Cela ne manque pas de sel de faire ainsi appel au droit quand on connaît les méthodes récurrentes de cette association qui s’est fait une spécialité de s’introduire dans les propriétés privées et de flirter avec les limites ! Plus largement, pour se rendre compte de quoi sont capables ces milieux antispécistes et anti-élevage, il est intéressant d’examiner ce qui s’est passé au Mans, à la fois dans le tribunal et autour. En cela, la vidéo postée par l’éleveur Étienne Fourmont, partie civile à ce procès après intrusion dans sa ferme, est particulièrement instructive (1). On y entend une horde d’activistes injurier copieusement la présidente de la FNSEA venue soutenir les victimes, pendant qu’à l’intérieur les suspects tentent de se faire passer pour des enfants de chœur, n’assumant rien des faits reprochés et de leur préméditation pour éviter la qualification « d’association de malfaiteurs » et la prison potentielle qui va avec. De « grandes gueules » mais visiblement à géométrie variable…
Alors que le jugement a été mis en délibéré jusqu’au 31 mars, c’est de la prison avec sursis qui a été requise par le procureur à l’encontre de certains prévenus. La peine prononcée sera de toute évidence un signal important pour la suite.

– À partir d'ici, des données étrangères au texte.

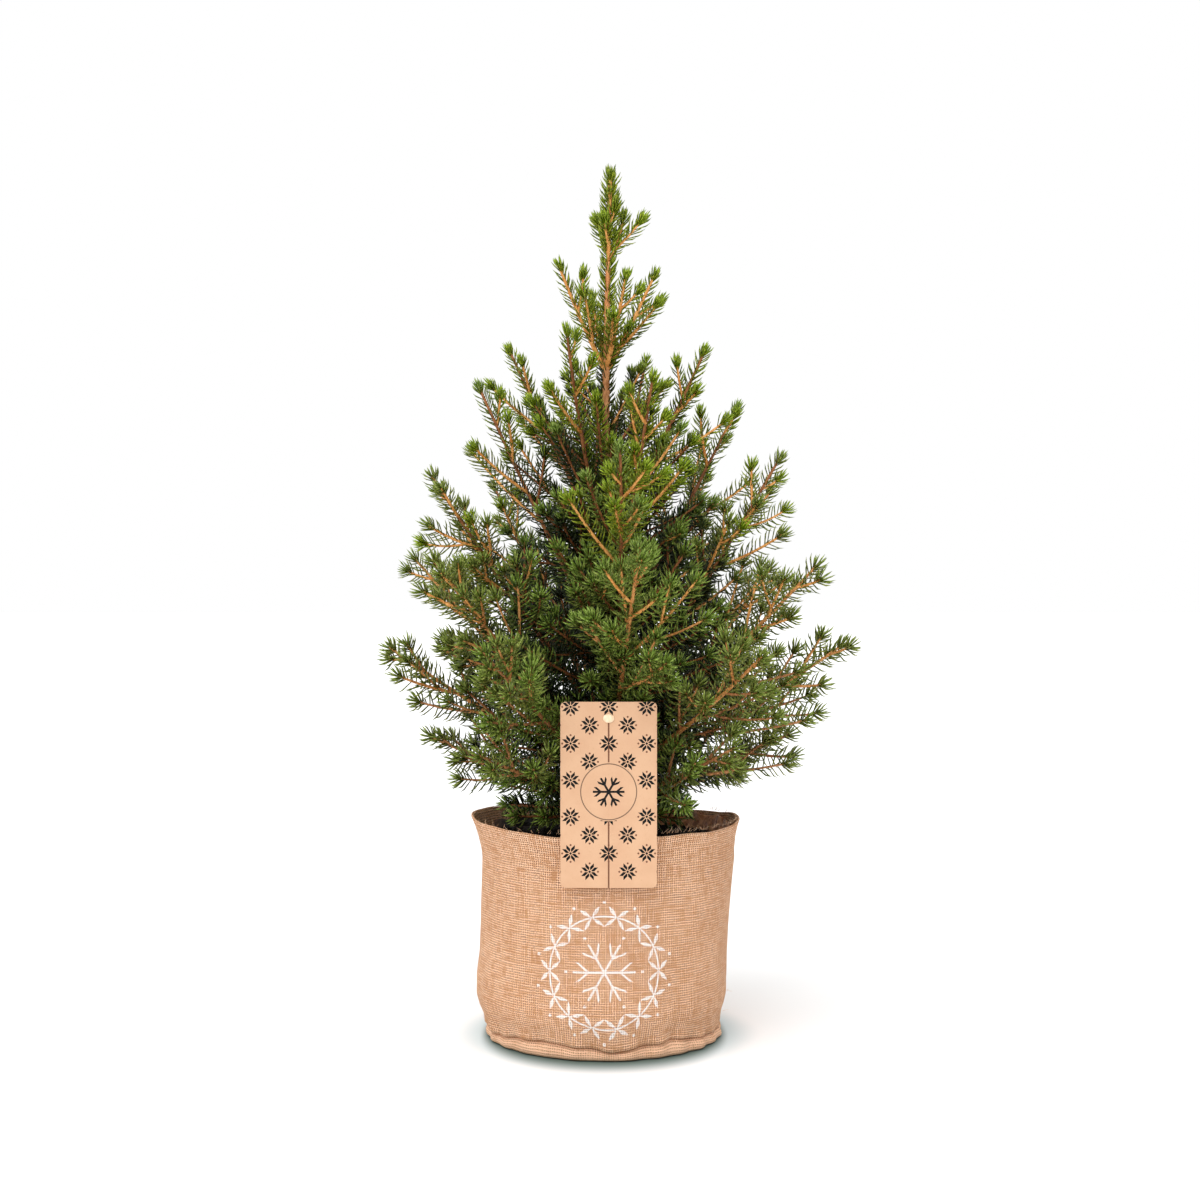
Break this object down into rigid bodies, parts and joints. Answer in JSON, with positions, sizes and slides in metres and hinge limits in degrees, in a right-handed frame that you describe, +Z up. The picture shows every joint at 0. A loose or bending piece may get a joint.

Ce, d’autant plus que la justice vient, par ailleurs, de revenir en arrière le 2 février, en cassation, en annulant une précédente condamnation du collectif anti-spéciste DXE qui s’était introduit chez un éleveur de porc. La Cour a estimé que le droit d’informer n’avait pas été suffisamment pris en compte précédemment, au profit du droit de propriété.
On voit bien que la justice française peine à se positionner vis-à-vis des activistes anti-élevage… C’est d’autant plus inquiétant que la surveillance de ces militants potentiellement violents ne va plus être possible via la cellule qui en était chargée. À moins que le ministère de l’Intérieur n’ait pas dit son dernier mot et revienne avec un dispositif mieux assis sur le droit ?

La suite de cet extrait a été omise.